Having future team members willing to adequately manage their time and tasks will reduce the need for micromanagement.
This phone interview question assesses the candidate's ability to prioritize tasks, manage their workload, and stay productive without direct supervision.
A good response would showcase their time-management strategies, methods for maintaining focus and avoiding distractions, as well as how they handle any challenges that may arise in a remote or hybrid work setting.
Bonus Tip: Delve into how they specifically adapt these strategies for remote work.
Ask them about challenges unique to remote environments, like managing distractions at home, virtual communication barriers, or maintaining work-life balance.
Questions like, "How do you handle distractions when working from home?" or "Can you share a specific instance where you had to overcome a communication challenge in a remote setting?," will help you gain more insight into their thinking.
12. How do you handle communication and collaboration with remote team members?

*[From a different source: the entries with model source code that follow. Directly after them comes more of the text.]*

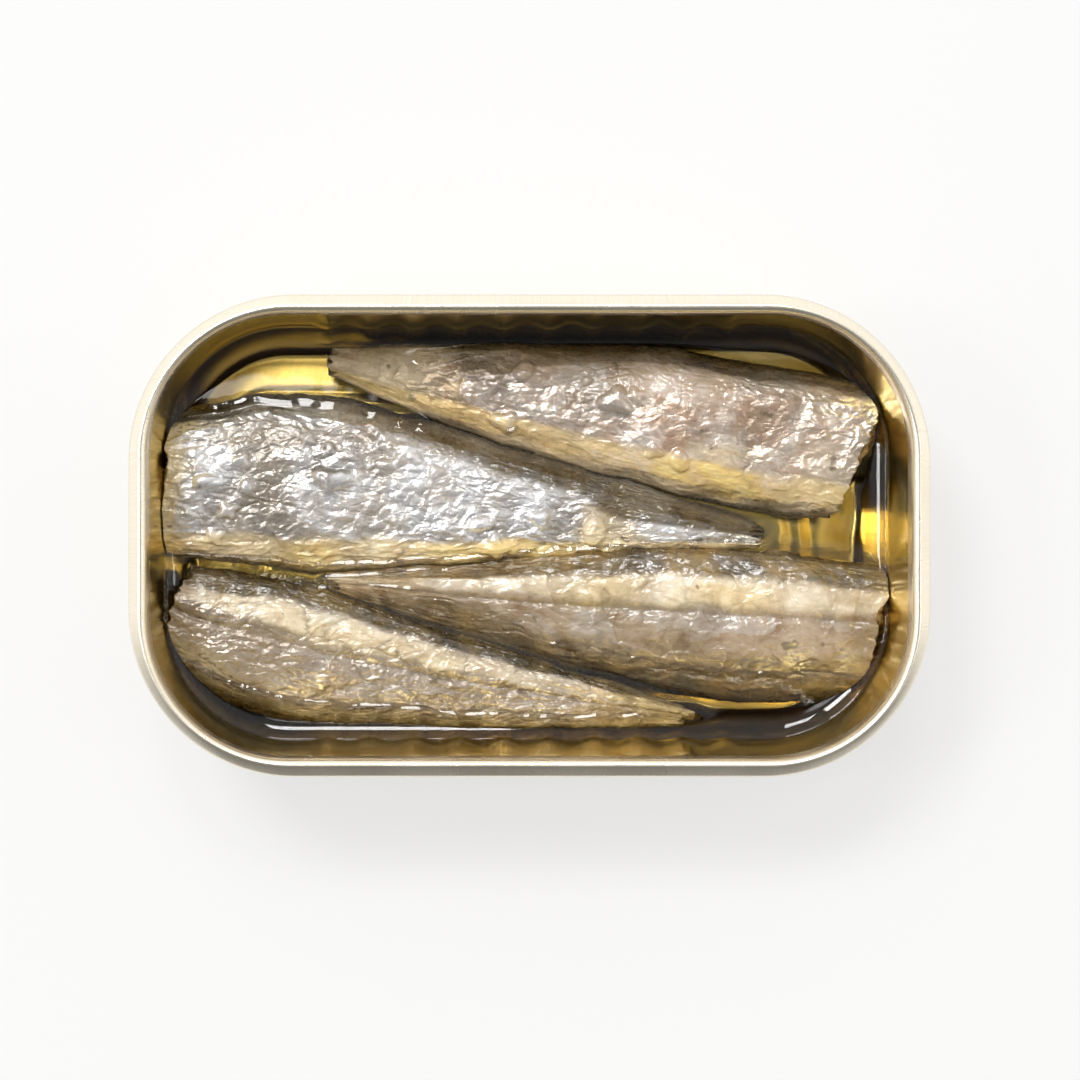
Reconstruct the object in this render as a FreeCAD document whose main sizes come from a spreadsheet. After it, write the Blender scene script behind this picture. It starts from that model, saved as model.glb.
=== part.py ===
"""An opened sardine tin: a drawn can with tapered, fluted walls and a stepped floor, the ring that the
torn-off lid leaves seamed to its mouth, four headless sardines side by side, and the oil round them.

The frame: +Z up, origin at the middle of the base, length along X. Sizes are in millimetres.
An inset is a distance inwards from the outermost outline of the rim, measured square to it."""

import FreeCAD, Part
import os

import Sketcher
from FreeCAD import Vector

TIN_SIZES = {
    "rim_length": 105.0,
    "rim_width": 63.2,
    "rim_corner": 21.8,
    "tin_height": 28.0,
    "sheet_metal": 0.3,
    "draft": 10.5,
    "base_bend": 2.0,
    "first_step": 13.4,      # inset of the outer step in the floor
    "second_step": 16.4,     # inset of the inner step
    "step_height": 0.5,
    "flute_pitch": 6.05,
    "flute_radius": 5.0,
    "flute_dip": 0.2,
    "flute_foot": 5.5,
    "flute_run": 18.0,
    "seam_height": 3.0,
    "shoulder_drop": 0.95,   # from the crown down to the top of the seam's upright outer face
    "crown_inset": 1.6,
    "crown_half": 0.4,
    "crown_dip": 0.12,       # how much lower the crown is at each of its edges
    "throat_inset": 2.5,     # where the crown's inner shoulder meets the chuck wall
    "throat_drop": 1.1,
    "wall_inset": 1.2,       # the can's wall, where it goes up into the seam
    "hook_drop": 0.95,       # from the crown down to the end of the wall inside the seam
    "chuck_depth": 3.3,      # from the crown down to the torn edge of the lid
    "chuck_slope": 0.1,
    "oil_level": 13.0,
    "fish_floor": 1.5,
    "fish_clearance": 0.25,
    "front_depth": 0.5,      # power by which a fish's height follows its width towards the cut end
    "back_depth": 0.8,       # and towards the tail
    "crest_fall": 1.6,       # power by which its crest falls towards the tail
}

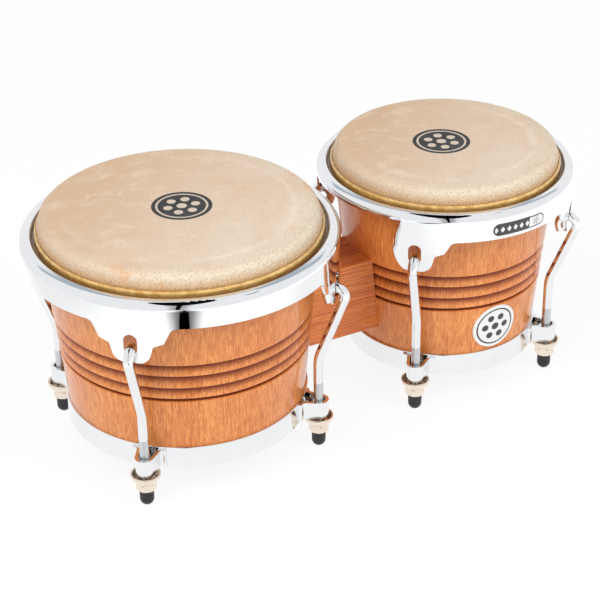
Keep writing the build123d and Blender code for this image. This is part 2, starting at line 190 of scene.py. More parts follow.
def plated(name, colour, roughness, smudge):
    """Polished plating: clear reflections, with faint wiping marks in the gloss."""
    made, graph, shader = material(name, Metallic=1.0)
    place = graph.place()
    cloud = graph.noise(place, 38.0, 4.0, 0.6)
    wiped = graph.noise(graph.place(stretch=(1.0, 1.0, 0.25)), 260.0, 3.0, 0.55)
    tone = graph.mix(graph.span(cloud, 0.35, 0.7), colour, [c * 0.965 for c in colour])
    graph.feed(shader.inputs["Base Color"], tone)
    marks = graph.math("MULTIPLY", graph.span(wiped, 0.5, 0.75), graph.span(cloud, 0.4, 0.7))
    graph.feed(shader.inputs["Roughness"], graph.math("MULTIPLY_ADD", marks, smudge, roughness))
    ripple = graph.noise(place, 30.0, 1.0, 0.3)
    grit = graph.noise(place, 900.0, 2.0, 0.5)
    height = graph.math("MULTIPLY_ADD", grit, 0.006, ripple)
    graph.feed(shader.inputs["Normal"], graph.bump(height, 0.03, 0.25 * MM))
    return made


def satin_nickel():
    """Warm nickel plate with fine turning marks around each rod."""
    made, graph, shader = material("nickel", Metallic=1.0)
    place = graph.place()
    cloud = graph.noise(place, 160.0, 4.0, 0.6)
    turned = graph.noise(graph.place(stretch=(0.15, 0.15, 1.0)), 3200.0, 2.0, 0.6)
    graph.feed(shader.inputs["Base Color"], graph.mix(cloud, (0.90, 0.80, 0.68), (0.78, 0.68, 0.57)))
    graph.feed(shader.inputs["Roughness"], graph.span(turned, 0.25, 0.8, 0.2, 0.36))
    graph.feed(shader.inputs["Normal"], graph.bump(turned, 0.15, 0.08 * MM))
    return made


def bolt_zinc():
    made, graph, shader = material("bolt_zinc", Metallic=1.0)
    place = graph.place()
    spangle = graph.noise(place, 420.0, 5.0, 0.7)
    graph.feed(shader.inputs["Base Color"], graph.mix(spangle, (0.52, 0.53, 0.55), (0.68, 0.69, 0.70)))
    graph.feed(shader.inputs["Roughness"], graph.span(spangle, 0.3, 0.7, 0.28, 0.45))
    graph.feed(shader.inputs["Normal"], graph.bump(spangle, 0.1, 0.1 * MM))
    return made


def machined_brass():
    made, graph, shader = material("machined_brass", Metallic=1.0)
    turned = graph.noise(graph.place(stretch=(1.0, 0.1, 0.1)), 2400.0, 2.0, 0.6)
    graph.feed(shader.inputs["Base Color"], graph.mix(turned, (0.78, 0.56, 0.24), (0.60, 0.40, 0.15)))
    graph.feed(shader.inputs["Roughness"], graph.span(turned, 0.3, 0.7, 0.25, 0.42))
    graph.feed(shader.inputs["Normal"], graph.bump(turned, 0.2, 0.06 * MM))
    return made


def moulded_rubber():
    """Black rubber, dusty where it meets the floor."""
    made, graph, shader = material("moulded_rubber")
    place = graph.place()
    grain = graph.noise(place, 1800.0, 3.0, 0.6)
    _, _, height = graph.split(place)
    dusty = graph.math("MULTIPLY", graph.span(height, 5 * MM, 0.5 * MM), graph.span(grain, 0.4, 0.7))
    graph.feed(shader.inputs["Base Color"], graph.mix(dusty, (0.012, 0.012, 0.013), (0.06, 0.057, 0.052)))
    graph.feed(shader.inputs["Roughness"], graph.span(grain, 0.3, 0.7, 0.42, 0.62))
    graph.feed(shader.inputs["Normal"], graph.bump(grain, 0.25, 0.12 * MM))
    return made


# ---------------------------------------------------------------- lacquered wood


def grain(graph, origin, along):
    """Masks of lacquered timber: broad tone, fibres and open pores, all drawn out along one axis."""

    def drawn(share):
        return graph.place(origin, [share if i == along else 1.0 for i in range(3)])

    tone = graph.noise(drawn(0.14), 30.0, 3.0, 0.55, 0.6)
    ribbon = graph.noise(drawn(0.035), 420.0, 4.0, 0.7)
    fibre = graph.noise(drawn(0.03), 1150.0, 3.0, 0.7)
    pore = graph.noise(drawn(0.06), 1500.0, 2.0, 0.5)
    pores = graph.span(pore, 0.58, 0.68)
    return tone, ribbon, fibre, pores


def wood_colours(graph, masks, light, dark, vein):
    tone, ribbon, fibre, pores = masks
    colour = graph.mix(graph.span(tone, 0.3, 0.7), light, dark)
    colour = graph.mix(graph.span(ribbon, 0.46, 0.62, 0.0, 0.5), colour, vein)
    colour = graph.mix(graph.span(fibre, 0.50, 0.62, 0.0, 0.6), colour, vein)
    paler = graph.span(fibre, 0.48, 0.36, 0.0, 0.55)
    colour = graph.mix(paler, colour, [min(0.95, c * 1.28 + 0.02) for c in light])
    return graph.mix(graph.math("MULTIPLY", pores, 0.5), colour, [c * 0.55 for c in vein])


def shell_wood(drum):
    """Honey-orange turned wood: upright grain, with a dark stain and painted shade in the grooves and plain
    wood inside.
    """
    cone_bottom, cone_top = 41 * MM, 165 * MM
    made, graph, shader = material(
        f"{drum.name}_wood", Coat_Roughness=0.06, Coat_IOR=1.45, Specular_IOR_Level=0.25)
    masks = grain(graph, drum.centre, 2)
    colour = wood_colours(graph, masks, (0.80, 0.305, 0.085), (0.72, 0.235, 0.056), (0.53, 0.130, 0.024))
    _, _, height = graph.split(graph.place())
    low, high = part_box(f"{drum.name}_shell")
    bottom_radius = drum.band_radius - drum.band_thickness
    top_radius = (high.x - low.x) / 2
    cone = graph.span(height, cone_bottom, cone_top, bottom_radius, top_radius, smooth=False)
    sunk = graph.math("SUBTRACT", cone, axis_distance(graph, drum.centre))
    groove = graph.span(sunk, 0.1 * MM, 2.0 * MM)
    outer = graph.math("LESS_THAN", sunk, 4 * MM)
    # stain with painted shade: each groove is painted dark red under its step, where shade falls
    groove_stain_and_shade = graph.math("MULTIPLY", groove, outer)
    colour = graph.mix(graph.math("MULTIPLY", groove_stain_and_shade, 0.92), colour, (0.15, 0.012, 0.003))
    graph.feed(shader.inputs["Coat Weight"], graph.span(groove_stain_and_shade, 0.0, 0.8, 0.6, 0.15))
    inside = graph.span(sunk, 6 * MM, 9 * MM)
    colour = graph.mix(graph.math("MULTIPLY", inside, 0.8), colour, (0.40, 0.20, 0.085))
    graph.feed(shader.inputs["Base Color"], colour)
    graph.feed(shader.inputs["Roughness"], graph.span(masks[2], 0.3, 0.7, 0.32, 0.46))
    relief = graph.math("MULTIPLY_ADD", masks[3], -0.8, masks[2])
    graph.feed(shader.inputs["Normal"], graph.bump(relief, 0.12, 0.12 * MM))
    gloss = graph.noise(graph.place(stretch=(1, 1, 0.4)), 60.0, 2.0, 0.5)
    graph.feed(shader.inputs["Coat Normal"], graph.bump(gloss, 0.1, 0.3 * MM))
    return made


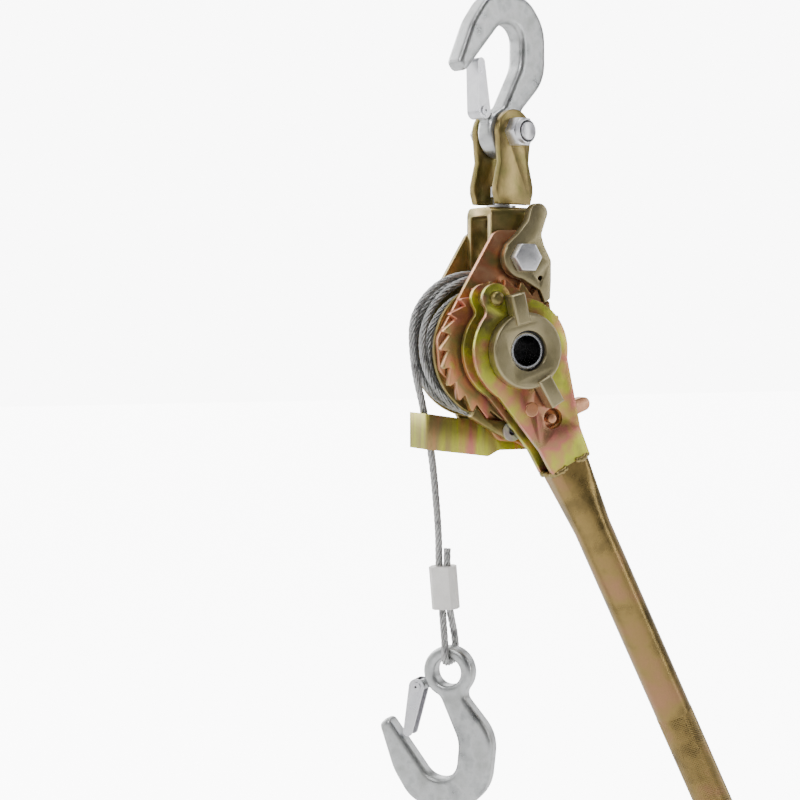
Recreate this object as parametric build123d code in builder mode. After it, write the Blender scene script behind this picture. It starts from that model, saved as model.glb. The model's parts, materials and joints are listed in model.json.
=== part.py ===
from build123d import *

import math
import os

# Come along winch: a hand ratchet winch for steel wire rope, with a swivelling top hook.
# Millimetres. +Z is up and the winch hangs at the origin, the saddle of its top hook.
# The front, where the operator works the handle, faces -Y.

# --- driving dimensions -------------------------------------------------------
HOOK_REACH = 73.3  # eye centre to saddle
HOOK_THICKNESS = 14.0
EYE_RADIUS = 17.5
SWIVEL_ANGLE = 17.0  # how far the clevis stands turned from the frame
BOLT_RADIUS = 6.0  # M12 bolts
BOLT_FLATS = 18.0
RUNNING = 0.08  # radial clearance of a turning fit
GAP = 0.4  # gap between faces that move past each other

CLEVIS_BOLT_Z = -HOOK_REACH
CLEVIS_DEPTH = 26.5
CLEVIS_THICKNESS = 5.0
CLEVIS_DROP = 48.5  # bolt to underside

WASHER_THICKNESS = 2.0
YOKE_TOP_Z = CLEVIS_BOLT_Z - CLEVIS_DROP - WASHER_THICKNESS
YOKE_DEPTH = 36.0
YOKE_WIDTH = 34.0
YOKE_THICKNESS = 6.0
PAWL_BOLT_Z = YOKE_TOP_Z - 34.5

AXLE_X = -13.0
AXLE_Z = PAWL_BOLT_Z - 61.5
PAWL_BOLT = (-AXLE_X, PAWL_BOLT_Z - AXLE_Z)  # seen from the axle
AXLE_RADIUS = 12.0
AXLE_BORE = 9.8
AXLE_FRONT = -60.5
AXLE_REAR = 29.0

PLATE_IN = YOKE_DEPTH / 2
PLATE_THICKNESS = 4.0
PLATE_OUT = PLATE_IN + PLATE_THICKNESS

FLANGE_RADIUS = 46.5
FLANGE_OUT = 17.4
FLANGE_IN = 14.4
HUB_RADIUS = 24.0

TEETH = 24
PITCH = 360 / TEETH
WHEEL_TIP = 46.8
WHEEL_ROOT = 41.3
WHEEL_BACK = 24.0
WHEEL_FRONT = 30.0
DRIVE_TIP = 30.0
DRIVE_ROOT = 26.4
DRIVE_BACK = 39.6
DRIVE_FRONT = 47.6

TIE = (5.0, -54.0)
TIE_RADIUS = 4.5
REAR_TIE = (22.0, -58.0)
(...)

While this might seem similar to the previous phone interview question, it assesses a candidate's ability to connect and effectively work with team members in different locations.
They should also showcase their ability to build and maintain relationships virtually, stay organized, and ensure everyone is on the same page despite needing to be in a shared physical workspace.
Overall, I look for candidates who are adaptable, proactive communicators, and comfortable with using technology to bridge any communication gaps.
The Bottom Line
As hiring managers and recruiters, it's our responsibility to find candidates who possess the essential qualities to thrive in their new role and team, especially in a hybrid and remote work environment.
At the end of the day, this person will work closely with your current members to help achieve future success.
So you will want to find someone who fits in really well, not only in terms of the qualifications for the role but also the culture of your team!
Try my suggestions for the best phone interview questions to help you determine the best fit for this vacancy and your company as a whole.